PROBLEM DETAILS: Write every line of the material out exactly as shown.
____________________
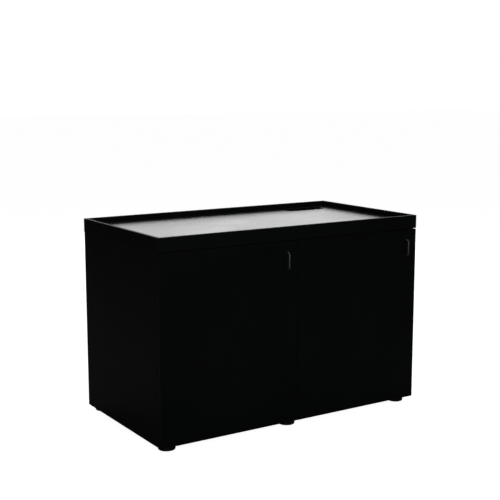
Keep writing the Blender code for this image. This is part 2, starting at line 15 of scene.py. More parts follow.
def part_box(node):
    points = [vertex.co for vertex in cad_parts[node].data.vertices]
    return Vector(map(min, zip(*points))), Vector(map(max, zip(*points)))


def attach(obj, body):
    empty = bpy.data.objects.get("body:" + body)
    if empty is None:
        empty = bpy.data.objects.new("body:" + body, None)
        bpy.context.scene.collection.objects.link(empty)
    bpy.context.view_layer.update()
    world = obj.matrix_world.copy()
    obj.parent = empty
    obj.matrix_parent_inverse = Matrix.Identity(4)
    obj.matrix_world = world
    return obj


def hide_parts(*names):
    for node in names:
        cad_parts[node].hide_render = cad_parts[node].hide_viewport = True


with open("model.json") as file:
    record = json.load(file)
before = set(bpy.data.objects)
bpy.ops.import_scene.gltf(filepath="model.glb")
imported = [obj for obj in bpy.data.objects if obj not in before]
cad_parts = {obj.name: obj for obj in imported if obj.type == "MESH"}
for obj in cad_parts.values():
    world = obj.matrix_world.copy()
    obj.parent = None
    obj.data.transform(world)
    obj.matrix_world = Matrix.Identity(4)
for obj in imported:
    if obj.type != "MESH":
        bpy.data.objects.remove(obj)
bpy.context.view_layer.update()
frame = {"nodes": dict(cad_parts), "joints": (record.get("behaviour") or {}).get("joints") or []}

SIDES = ("left", "right")
LEVELS = ("lower", "upper")
FEET = [f"{row}_{column}" for row in ("front", "rear") for column in ("left", "centre", "right")]
JOINTS = {joint["name"]: joint for joint in frame["joints"]}

# Camera: the picture's viewpoint, in metres and degrees.
CAMERA_PLACE = (-2.222, -3.423, 1.318)
CAMERA_YAW = 32.75
CAMERA_PITCH = 9.17
CAMERA_LENS = 72.9

# Strengths of the floor's and the sky's white, of the dim light from all round, and of
# what the floor throws back on the object.
FLOOR_GLOW = 0.95
SKY_GLOW = 1.02
WORLD_LIGHT = 0.045
FLOOR_BOUNCE = 0.25

# Edges that turn by more than this many degrees are bevelled.
SHARP_ANGLE = 40

# How near two points of a CAD solid are before they are joined, in metres.
WELD_REACH = 0.00001

# The sizes from here on are the hardware's, in metres, that its CAD boxes don't give.
# This is the gap that CAD solids keep where they touch.
PANEL_GAP = 0.0003

# Handles: the bar's bend, and the chamfer at its two ends.
HANDLE_BEND = 0.012
HANDLE_CHAMFER = 0.0004

# Feet: rolled lower edge, small edges, and the hole and recess for the screw. The sole
# stands on an outer ring and an inner hub, given as shares of the foot's radius.
FOOT_ROLL = 0.0028
FOOT_EDGE = 0.0008
FOOT_BORE = 0.0025
FOOT_RECESS = 0.008
FOOT_RECESS_RADIUS = 0.007
FOOT_RELIEF = 0.0010
FOOT_RING = 0.77
FOOT_HUB = 0.41
FOOT_DRAFT = 0.01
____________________
TASK RESULT:
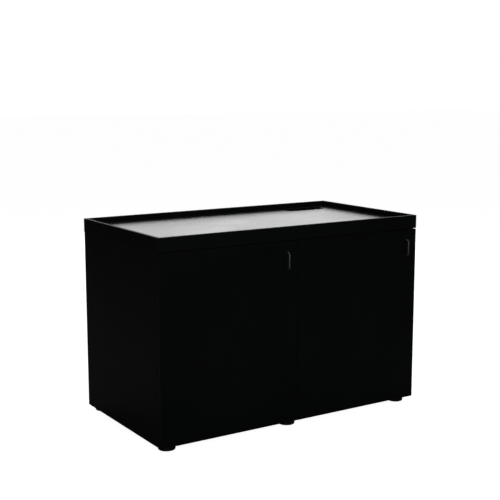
Keep writing the Blender code for this image. This is part 2, starting at line 15 of scene.py. More parts follow.
def part_box(node):
    points = [vertex.co for vertex in cad_parts[node].data.vertices]
    return Vector(map(min, zip(*points))), Vector(map(max, zip(*points)))


def attach(obj, body):
    empty = bpy.data.objects.get("body:" + body)
    if empty is None:
        empty = bpy.data.objects.new("body:" + body, None)
        bpy.context.scene.collection.objects.link(empty)
    bpy.context.view_layer.update()
    world = obj.matrix_world.copy()
    obj.parent = empty
    obj.matrix_parent_inverse = Matrix.Identity(4)
    obj.matrix_world = world
    return obj


def hide_parts(*names):
    for node in names:
        cad_parts[node].hide_render = cad_parts[node].hide_viewport = True


with open("model.json") as file:
    record = json.load(file)
before = set(bpy.data.objects)
bpy.ops.import_scene.gltf(filepath="model.glb")
imported = [obj for obj in bpy.data.objects if obj not in before]
cad_parts = {obj.name: obj for obj in imported if obj.type == "MESH"}
for obj in cad_parts.values():
    world = obj.matrix_world.copy()
    obj.parent = None
    obj.data.transform(world)
    obj.matrix_world = Matrix.Identity(4)
for obj in imported:
    if obj.type != "MESH":
        bpy.data.objects.remove(obj)
bpy.context.view_layer.update()
frame = {"nodes": dict(cad_parts), "joints": (record.get("behaviour") or {}).get("joints") or []}

SIDES = ("left", "right")
LEVELS = ("lower", "upper")
FEET = [f"{row}_{column}" for row in ("front", "rear") for column in ("left", "centre", "right")]
JOINTS = {joint["name"]: joint for joint in frame["joints"]}

# Camera: the picture's viewpoint, in metres and degrees.
CAMERA_PLACE = (-2.222, -3.423, 1.318)
CAMERA_YAW = 32.75
CAMERA_PITCH = 9.17
CAMERA_LENS = 72.9

# Strengths of the floor's and the sky's white, of the dim light from all round, and of
# what the floor throws back on the object.
FLOOR_GLOW = 0.95
SKY_GLOW = 1.02
WORLD_LIGHT = 0.045
FLOOR_BOUNCE = 0.25

# Edges that turn by more than this many degrees are bevelled.
SHARP_ANGLE = 40

# How near two points of a CAD solid are before they are joined, in metres.
WELD_REACH = 0.00001

# The sizes from here on are the hardware's, in metres, that its CAD boxes don't give.
# This is the gap that CAD solids keep where they touch.
PANEL_GAP = 0.0003

# Handles: the bar's bend, and the chamfer at its two ends.
HANDLE_BEND = 0.012
HANDLE_CHAMFER = 0.0004

# Feet: rolled lower edge, small edges, and the hole and recess for the screw. The sole
# stands on an outer ring and an inner hub, given as shares of the foot's radius.
FOOT_ROLL = 0.0028
FOOT_EDGE = 0.0008
FOOT_BORE = 0.0025
FOOT_RECESS = 0.008
FOOT_RECESS_RADIUS = 0.007
FOOT_RELIEF = 0.0010
FOOT_RING = 0.77
FOOT_HUB = 0.41
FOOT_DRAFT = 0.01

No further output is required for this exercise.